Presidential candidates, take note: Any ambitious plans to increase spending or cut taxes must account for the fact that our nation's budget is on an unsustainable path.
This timely warning comes from long-term projections released by the Congressional Budget Office, courtesy of the Concord Coalition.
"With the debt already projected to rise sharply in the coming decade, elected officials in Washington can't afford to become complacent about fiscal policy," said Robert L. Bixby, Concord's executive director. "The last thing they should be doing is pursuing new policies without credible plans to pay for them. Even that low standard of fiscal responsibility still leaves the debt on an unsustainable path."
The federal debt held by the public currently amounts to 78 percent of the gross domestic product (GDP), its highest level since shortly after World War II. Under current law, CBO projects that figure would rise to over 100 percent of GDP in 15 years and 144 percent by 2049.

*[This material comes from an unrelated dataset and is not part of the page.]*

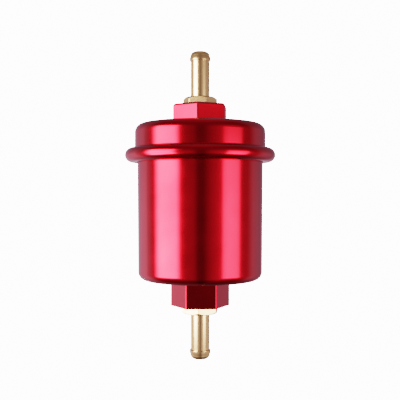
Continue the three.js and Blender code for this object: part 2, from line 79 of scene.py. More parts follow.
CLIP_LOW, CLIP_HIGH = span("washer_retaining_clip")[:2]

BEAD = 3.05  # radius of the bead's own section
SKIRT_RADIUS = 27.97
SKIRT_HOLLOW = 0.5
LID_FILLET = 3.8
LID_HEX_HEIGHT = 8.15
LID_TOP = LID_HEX_TOP - LID_HEX_HEIGHT
MOUTH_RADIUS = 27.15
BOWL_DRAFT = 0.31
BOWL_FILLET = 3.5
BOWL_HEX_HEIGHT = 11.28
BOWL_LOW = BOWL_HEX_LOW + BOWL_HEX_HEIGHT
BOWL_SHOULDER = 0.9
BOWL_BORE = 22.6
BOWL_FLOOR = -45.85
FLOOR_FILLET = 2
NECK_ROOT = 24.2
NECK_CREST = 25.2
CHAMFER = 0.4
LID_CEILING = 12.9
LID_BORE = 24.5  # above the thread
SEAL_BORE = 26.1
SEAL_GROOVE = (1.2, 3.1)
SEAL_GROOVE_BOTTOM = 24.3
THREAD_TOP = 10.6
SPIGOT_RADIUS = 6.2  # carries the spring's washer under the lid's ceiling
SPIGOT_BORE = 4
SPIGOT_END = 9.2
CLIP_GROOVE = (10.0, 11.1)
CLIP_GROOVE_RADIUS = 5.5
INLET_PORT = 5.5
INLET_PORT_DEPTH = 8.8
OUTLET_PORT = 7
NECK_RECESS_RADIUS = 7.8  # socket for the cartridge's neck
NECK_RECESS_END = -51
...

This projection also assumes many of the recent income tax cuts will expire after 2025 and that appropriations spending is cut well below levels recently approved. Without those assumptions, the long-term outlook would be much worse, with debt rising to 219 percent of GDP by 2049.
The report warns, "The prospect of such high and rising debt poses substantial risks for the nation and presents policymakers with significant challenges."
Such high levels of public debt would reduce national savings and income, hurt economic growth, increase interest costs for businesses and the government itself, put increasing pressure on important federal programs, and limit the nation's ability to respond to new and unforeseen challenges.
The magnitude of the problem can be illustrated by CBO's estimate for what it would take to stabilize the level of debt over the next 30 years. To reach the same level of debt (78 percent of GDP) in 2049 as we have now, it would require a cut in spending, an increase in revenue, or some combination of those totaling 1.8 percent of GDP every year beginning in 2020. This would be about $400 billion of deficit reduction in that first year, an amount roughly the size of federal Medicaid spending and about 35 percent more than the government takes in through the entire corporate income tax.
The Long-Term Outlook not only shows the magnitude of the problem and the urgency for action, but it also provides a roadmap for the key issues policymakers must confront if they want to achieve better results.
Those factors include the aging U.S. population and rising health care costs. The government must spend more each year just to maintain current service levels for more beneficiaries of programs like Social Security and Medicare.
At the same time, health care costs grow more quickly than the economy. Tax collection will not keep pace with spending growth as the working-age population shrinks relative to the retiree population.
Demographic change also contributes to lower economic growth projections, which are driven by slower growth in the labor force and stagnant productivity. Over the coming decades, CBO projects labor force growth will be less than one-third of the past 50-year average as baby boomers retire, and productivity growth will be slightly below its average since 1950.
This means that achieving growth anywhere near past levels will require new policies that increase the size of the labor force and improve productivity.
Stronger economic growth would not be enough on its own to solve our long-term budget challenge but it would help.
"The CBO's new long-term projections are yet another reminder that the United States must pursue broad budget reforms to protect its future, including its economic strength and its position of global leadership," Bixby says.
Bixby added: "We must deal with the key drivers of future deficits. Current budget discussions focused only on annual appropriations levels-a part of the budget the CBO report shows is not projected to grow relative to the economy-are far too limited."
The Concord Coalition just released an issue guide for the 2020 presidential campaign focused on the long term challenges posed by the growing debt. The guide is intended to help voters ask how the candidates plan to put the nation on a more responsible fiscal path and to find out whether their plans are based on factual analysis.
"Those who seek the presidency next year or any other federal office should review these new projections carefully and tell the public-as specifically as possible-what they would do to put the budget on a more responsible course," Bixby said.